__Exercise__:
Transcribe only the lines of the listing below from the one holding "The Blender code" through the one holding "return press(angle, radius, height)", inclusive, without any change.

__Data__:
+++

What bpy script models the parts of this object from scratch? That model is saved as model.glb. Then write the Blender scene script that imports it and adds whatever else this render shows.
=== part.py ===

+++

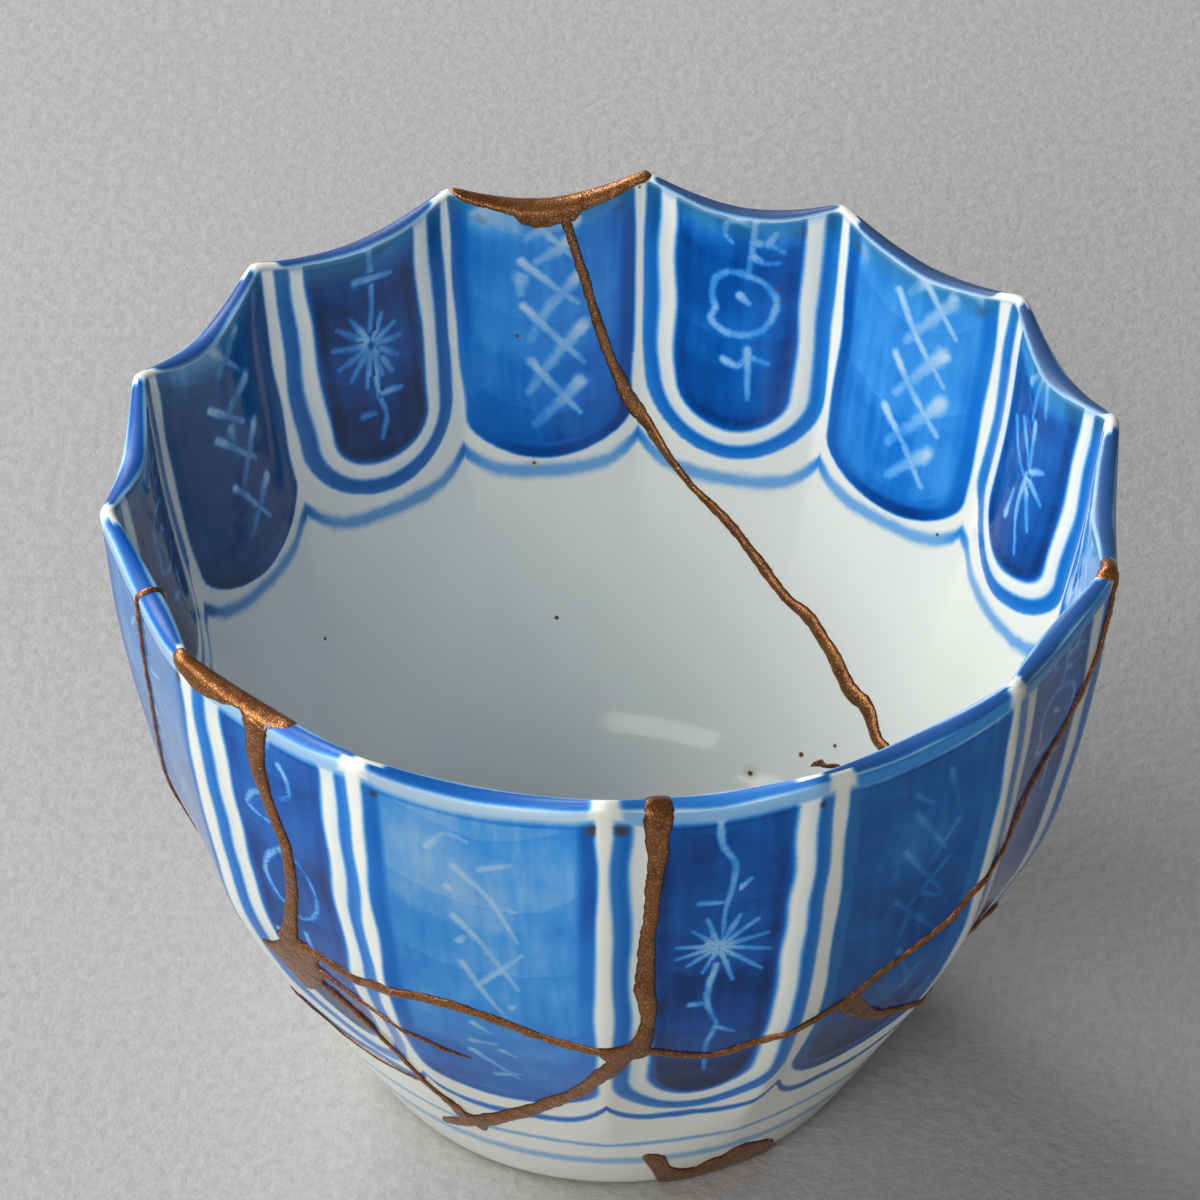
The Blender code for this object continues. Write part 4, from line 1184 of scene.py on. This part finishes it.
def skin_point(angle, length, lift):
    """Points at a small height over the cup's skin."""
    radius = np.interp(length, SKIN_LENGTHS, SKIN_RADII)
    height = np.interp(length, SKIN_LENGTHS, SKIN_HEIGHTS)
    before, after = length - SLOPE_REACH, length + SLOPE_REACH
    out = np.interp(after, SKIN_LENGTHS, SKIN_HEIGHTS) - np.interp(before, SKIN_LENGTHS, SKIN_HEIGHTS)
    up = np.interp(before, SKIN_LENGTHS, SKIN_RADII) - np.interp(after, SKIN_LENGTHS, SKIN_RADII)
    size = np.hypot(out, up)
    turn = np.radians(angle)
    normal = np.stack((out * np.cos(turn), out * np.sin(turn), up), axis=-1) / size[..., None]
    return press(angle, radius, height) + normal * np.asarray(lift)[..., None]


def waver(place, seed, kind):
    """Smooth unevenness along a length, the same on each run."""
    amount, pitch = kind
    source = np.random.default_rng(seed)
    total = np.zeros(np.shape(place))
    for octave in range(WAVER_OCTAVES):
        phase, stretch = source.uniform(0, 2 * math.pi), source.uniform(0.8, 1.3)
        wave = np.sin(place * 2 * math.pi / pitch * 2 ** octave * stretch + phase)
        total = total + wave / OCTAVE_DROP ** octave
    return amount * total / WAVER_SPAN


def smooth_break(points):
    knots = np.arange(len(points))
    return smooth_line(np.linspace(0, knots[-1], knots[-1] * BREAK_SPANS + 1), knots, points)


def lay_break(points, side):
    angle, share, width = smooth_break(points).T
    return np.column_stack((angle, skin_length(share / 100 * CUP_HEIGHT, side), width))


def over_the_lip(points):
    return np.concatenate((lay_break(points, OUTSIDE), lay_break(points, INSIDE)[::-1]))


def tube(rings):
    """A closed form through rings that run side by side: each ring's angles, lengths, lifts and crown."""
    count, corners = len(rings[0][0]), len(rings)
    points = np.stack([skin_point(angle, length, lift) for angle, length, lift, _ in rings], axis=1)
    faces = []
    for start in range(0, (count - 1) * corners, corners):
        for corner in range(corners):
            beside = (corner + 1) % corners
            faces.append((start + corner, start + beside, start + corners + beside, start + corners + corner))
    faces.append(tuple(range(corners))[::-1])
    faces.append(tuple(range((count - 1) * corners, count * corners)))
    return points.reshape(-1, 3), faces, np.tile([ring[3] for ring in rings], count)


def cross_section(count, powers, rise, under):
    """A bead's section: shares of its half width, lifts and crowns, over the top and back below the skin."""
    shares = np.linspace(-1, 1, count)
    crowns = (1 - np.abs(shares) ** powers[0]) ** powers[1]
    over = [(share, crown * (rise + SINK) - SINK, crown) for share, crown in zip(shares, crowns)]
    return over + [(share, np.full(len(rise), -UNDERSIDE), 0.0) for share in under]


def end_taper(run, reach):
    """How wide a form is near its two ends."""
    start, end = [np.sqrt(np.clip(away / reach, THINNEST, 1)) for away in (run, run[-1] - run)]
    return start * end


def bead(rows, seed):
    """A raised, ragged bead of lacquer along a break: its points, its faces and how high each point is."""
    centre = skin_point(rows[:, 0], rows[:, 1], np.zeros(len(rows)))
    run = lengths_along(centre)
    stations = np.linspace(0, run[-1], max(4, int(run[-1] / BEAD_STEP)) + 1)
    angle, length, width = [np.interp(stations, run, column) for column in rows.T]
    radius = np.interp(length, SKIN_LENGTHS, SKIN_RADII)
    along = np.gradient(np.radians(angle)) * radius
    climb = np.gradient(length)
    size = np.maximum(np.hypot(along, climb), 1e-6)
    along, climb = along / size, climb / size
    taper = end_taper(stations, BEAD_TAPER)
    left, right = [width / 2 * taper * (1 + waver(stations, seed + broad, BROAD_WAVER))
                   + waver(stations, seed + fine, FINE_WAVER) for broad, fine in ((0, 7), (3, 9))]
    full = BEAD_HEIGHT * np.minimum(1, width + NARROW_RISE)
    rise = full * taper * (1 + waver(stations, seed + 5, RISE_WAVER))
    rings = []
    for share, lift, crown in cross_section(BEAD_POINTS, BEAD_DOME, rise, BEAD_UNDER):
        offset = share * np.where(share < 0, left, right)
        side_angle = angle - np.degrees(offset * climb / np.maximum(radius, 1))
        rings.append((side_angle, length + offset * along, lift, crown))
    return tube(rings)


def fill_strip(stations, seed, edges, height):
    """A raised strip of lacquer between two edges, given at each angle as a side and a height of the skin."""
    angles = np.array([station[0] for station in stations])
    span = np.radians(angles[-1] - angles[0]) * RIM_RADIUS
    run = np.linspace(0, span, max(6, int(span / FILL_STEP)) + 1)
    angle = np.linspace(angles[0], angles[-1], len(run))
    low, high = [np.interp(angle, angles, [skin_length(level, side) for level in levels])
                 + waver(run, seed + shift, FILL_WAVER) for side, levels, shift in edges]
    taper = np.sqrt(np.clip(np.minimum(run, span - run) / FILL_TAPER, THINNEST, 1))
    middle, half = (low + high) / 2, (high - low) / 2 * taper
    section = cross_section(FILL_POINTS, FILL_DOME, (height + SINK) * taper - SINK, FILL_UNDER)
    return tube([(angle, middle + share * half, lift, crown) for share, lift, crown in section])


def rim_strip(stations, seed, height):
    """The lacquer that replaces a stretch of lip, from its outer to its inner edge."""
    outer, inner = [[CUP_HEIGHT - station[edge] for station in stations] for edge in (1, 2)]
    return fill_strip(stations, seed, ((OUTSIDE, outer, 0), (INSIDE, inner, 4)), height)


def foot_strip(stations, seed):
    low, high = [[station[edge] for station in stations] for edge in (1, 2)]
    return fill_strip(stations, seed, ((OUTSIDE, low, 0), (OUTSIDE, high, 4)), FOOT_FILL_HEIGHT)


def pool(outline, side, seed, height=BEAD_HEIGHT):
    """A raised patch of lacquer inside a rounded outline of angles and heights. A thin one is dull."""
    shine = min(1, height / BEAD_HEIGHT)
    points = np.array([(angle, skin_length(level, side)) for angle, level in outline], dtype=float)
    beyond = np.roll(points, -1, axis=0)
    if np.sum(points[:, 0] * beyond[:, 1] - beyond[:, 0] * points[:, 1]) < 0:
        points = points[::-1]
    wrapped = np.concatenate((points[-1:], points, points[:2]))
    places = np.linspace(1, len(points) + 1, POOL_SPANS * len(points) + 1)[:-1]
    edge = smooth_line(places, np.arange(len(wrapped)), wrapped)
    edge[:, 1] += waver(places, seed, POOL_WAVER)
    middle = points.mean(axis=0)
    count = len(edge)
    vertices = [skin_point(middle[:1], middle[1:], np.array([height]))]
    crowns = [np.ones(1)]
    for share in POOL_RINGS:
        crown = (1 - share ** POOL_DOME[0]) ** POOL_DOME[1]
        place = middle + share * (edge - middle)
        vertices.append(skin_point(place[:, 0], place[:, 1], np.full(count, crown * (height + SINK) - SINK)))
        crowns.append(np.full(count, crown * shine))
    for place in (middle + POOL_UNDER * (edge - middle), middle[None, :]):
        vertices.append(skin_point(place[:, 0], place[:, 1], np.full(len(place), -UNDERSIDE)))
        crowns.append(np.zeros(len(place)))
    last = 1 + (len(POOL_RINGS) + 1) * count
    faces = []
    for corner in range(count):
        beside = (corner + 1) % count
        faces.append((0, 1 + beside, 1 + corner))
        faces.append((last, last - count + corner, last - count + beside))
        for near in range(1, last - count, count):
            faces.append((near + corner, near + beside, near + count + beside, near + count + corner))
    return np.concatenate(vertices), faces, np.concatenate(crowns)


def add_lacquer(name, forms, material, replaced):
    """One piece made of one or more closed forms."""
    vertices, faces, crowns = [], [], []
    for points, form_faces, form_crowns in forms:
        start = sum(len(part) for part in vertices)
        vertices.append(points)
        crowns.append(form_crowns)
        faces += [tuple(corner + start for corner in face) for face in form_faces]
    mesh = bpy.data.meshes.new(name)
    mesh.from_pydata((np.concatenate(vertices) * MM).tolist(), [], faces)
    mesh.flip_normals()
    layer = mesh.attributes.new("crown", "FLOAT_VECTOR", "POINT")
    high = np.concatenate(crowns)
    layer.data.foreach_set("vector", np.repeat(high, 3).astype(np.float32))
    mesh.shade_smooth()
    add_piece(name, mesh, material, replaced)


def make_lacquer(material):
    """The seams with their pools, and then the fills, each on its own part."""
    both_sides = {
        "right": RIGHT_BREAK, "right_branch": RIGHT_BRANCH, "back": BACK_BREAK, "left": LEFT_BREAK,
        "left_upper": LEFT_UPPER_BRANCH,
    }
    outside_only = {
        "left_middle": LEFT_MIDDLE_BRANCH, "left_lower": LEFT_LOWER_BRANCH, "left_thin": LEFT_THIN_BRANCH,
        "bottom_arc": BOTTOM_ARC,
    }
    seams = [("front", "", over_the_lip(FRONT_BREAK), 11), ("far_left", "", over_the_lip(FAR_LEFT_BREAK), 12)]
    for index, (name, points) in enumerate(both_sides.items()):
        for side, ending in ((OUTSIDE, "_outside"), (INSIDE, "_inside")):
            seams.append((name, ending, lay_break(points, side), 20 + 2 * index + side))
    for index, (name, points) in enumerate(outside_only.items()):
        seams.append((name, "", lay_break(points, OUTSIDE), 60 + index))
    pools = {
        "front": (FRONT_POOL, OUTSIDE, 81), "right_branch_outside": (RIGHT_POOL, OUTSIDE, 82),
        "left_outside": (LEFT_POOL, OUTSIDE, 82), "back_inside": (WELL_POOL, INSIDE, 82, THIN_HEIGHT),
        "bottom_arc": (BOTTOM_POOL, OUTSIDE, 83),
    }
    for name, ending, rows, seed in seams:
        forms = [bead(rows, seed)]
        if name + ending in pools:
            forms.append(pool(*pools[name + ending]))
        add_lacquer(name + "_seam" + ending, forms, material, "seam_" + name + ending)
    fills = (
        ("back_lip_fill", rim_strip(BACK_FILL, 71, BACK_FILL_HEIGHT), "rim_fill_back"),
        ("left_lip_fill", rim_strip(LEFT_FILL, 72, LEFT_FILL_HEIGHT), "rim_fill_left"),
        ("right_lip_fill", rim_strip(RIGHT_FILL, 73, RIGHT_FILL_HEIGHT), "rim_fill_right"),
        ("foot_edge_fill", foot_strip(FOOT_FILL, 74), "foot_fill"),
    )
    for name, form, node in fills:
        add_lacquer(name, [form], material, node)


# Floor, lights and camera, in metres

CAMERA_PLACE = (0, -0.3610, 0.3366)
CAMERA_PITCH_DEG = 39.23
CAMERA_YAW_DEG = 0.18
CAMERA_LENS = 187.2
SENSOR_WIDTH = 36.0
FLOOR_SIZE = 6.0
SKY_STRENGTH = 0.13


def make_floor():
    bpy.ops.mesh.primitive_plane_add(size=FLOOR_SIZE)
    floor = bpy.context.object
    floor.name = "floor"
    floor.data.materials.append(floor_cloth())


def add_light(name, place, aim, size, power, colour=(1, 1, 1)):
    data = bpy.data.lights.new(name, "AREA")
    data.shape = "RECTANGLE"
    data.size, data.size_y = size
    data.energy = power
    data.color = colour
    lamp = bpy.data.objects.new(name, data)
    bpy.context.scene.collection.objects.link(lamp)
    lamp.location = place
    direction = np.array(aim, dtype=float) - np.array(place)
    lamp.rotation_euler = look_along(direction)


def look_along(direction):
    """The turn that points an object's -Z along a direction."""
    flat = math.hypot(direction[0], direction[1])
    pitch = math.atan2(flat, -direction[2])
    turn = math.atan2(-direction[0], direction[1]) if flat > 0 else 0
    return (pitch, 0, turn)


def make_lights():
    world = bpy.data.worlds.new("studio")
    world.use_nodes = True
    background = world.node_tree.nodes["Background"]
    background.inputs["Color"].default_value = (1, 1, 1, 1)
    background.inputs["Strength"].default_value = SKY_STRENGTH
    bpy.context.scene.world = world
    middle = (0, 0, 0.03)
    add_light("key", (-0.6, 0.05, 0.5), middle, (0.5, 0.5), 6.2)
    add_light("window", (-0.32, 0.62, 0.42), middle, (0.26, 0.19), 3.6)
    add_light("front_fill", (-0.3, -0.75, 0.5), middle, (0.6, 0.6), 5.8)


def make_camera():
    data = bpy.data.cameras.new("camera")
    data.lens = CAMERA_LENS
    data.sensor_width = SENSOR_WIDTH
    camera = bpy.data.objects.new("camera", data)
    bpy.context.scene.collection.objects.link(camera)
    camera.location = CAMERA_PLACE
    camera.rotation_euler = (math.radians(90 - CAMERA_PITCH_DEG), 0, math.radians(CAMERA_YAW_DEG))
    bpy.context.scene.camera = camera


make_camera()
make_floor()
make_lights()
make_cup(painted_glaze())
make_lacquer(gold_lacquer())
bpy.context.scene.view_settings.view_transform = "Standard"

+++

__Exercise output__:
The Blender code for this object continues. Write part 4, from line 1184 of scene.py on. This part finishes it.
def skin_point(angle, length, lift):
    """Points at a small height over the cup's skin."""
    radius = np.interp(length, SKIN_LENGTHS, SKIN_RADII)
    height = np.interp(length, SKIN_LENGTHS, SKIN_HEIGHTS)
    before, after = length - SLOPE_REACH, length + SLOPE_REACH
    out = np.interp(after, SKIN_LENGTHS, SKIN_HEIGHTS) - np.interp(before, SKIN_LENGTHS, SKIN_HEIGHTS)
    up = np.interp(before, SKIN_LENGTHS, SKIN_RADII) - np.interp(after, SKIN_LENGTHS, SKIN_RADII)
    size = np.hypot(out, up)
    turn = np.radians(angle)
    normal = np.stack((out * np.cos(turn), out * np.sin(turn), up), axis=-1) / size[..., None]
    return press(angle, radius, height) + normal * np.asarray(lift)[..., None]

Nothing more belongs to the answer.